The book starts with the history of domestic cats, referring to something I have heard a few times from other sources: humans did not domesticate cats; cats domesticated themselves. From there, it moves on to cat greetings, and communication via scent, sound, and body posture. The book wraps up with some more behavioral information—typical habits for indoor and outdoor cats. Along the way there is some advice in communicating and living with cats. I believe it is said a few times that cats tend to have the attitude that we belong to them, rather than the other way around. I’m not quite sold on this, but I think there is some truth to it. Boris knows that there are some limits to his running of the household. I am the keeper of the treats, after all.

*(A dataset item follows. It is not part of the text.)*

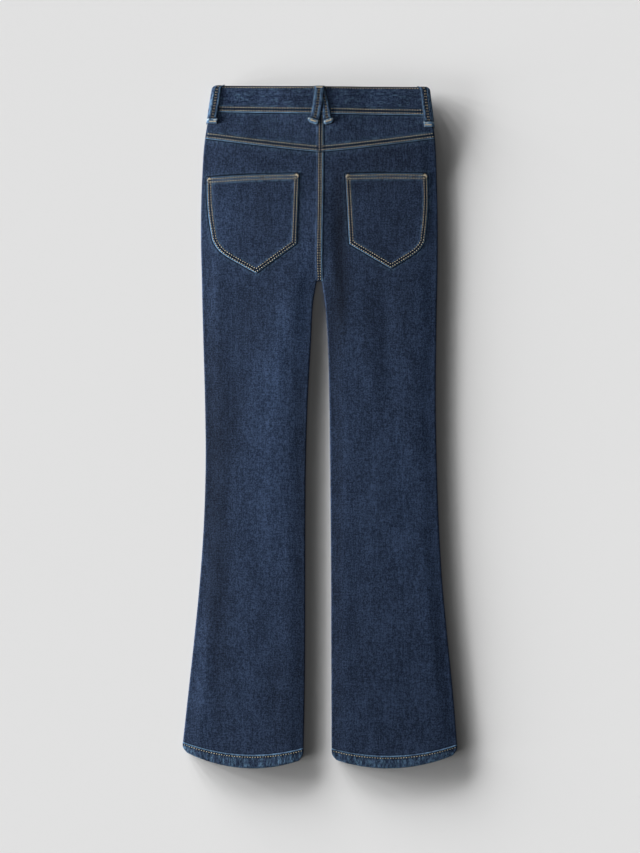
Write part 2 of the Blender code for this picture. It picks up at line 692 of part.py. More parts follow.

Although I would still consider this a picture book, it is quite heavy on text. Most of the pictures included are for demonstration, with a few additional illustrations to fill in along the way. The drawings are fairly simple and cartoonish, which I think feels appropriate with the style of the book. There are a few photos of the author (Jean Craighead George) included, intermingled with the cartoonish cats. It feels a little silly—especially the picture of her on hands and knees rubbing heads with a cat. I suppose this is one way of keeping interest for kids who might otherwise be off put by the lengthy text passages on each page. I can see this as a good book for older kids who have an interest in cats or pets, or perhaps animals in general, but would not necessarily make a general recommendation for this one.

Boris’s thoughts: “A well read cat like me clearly has much more to say than this book would suggest. 2 paws.”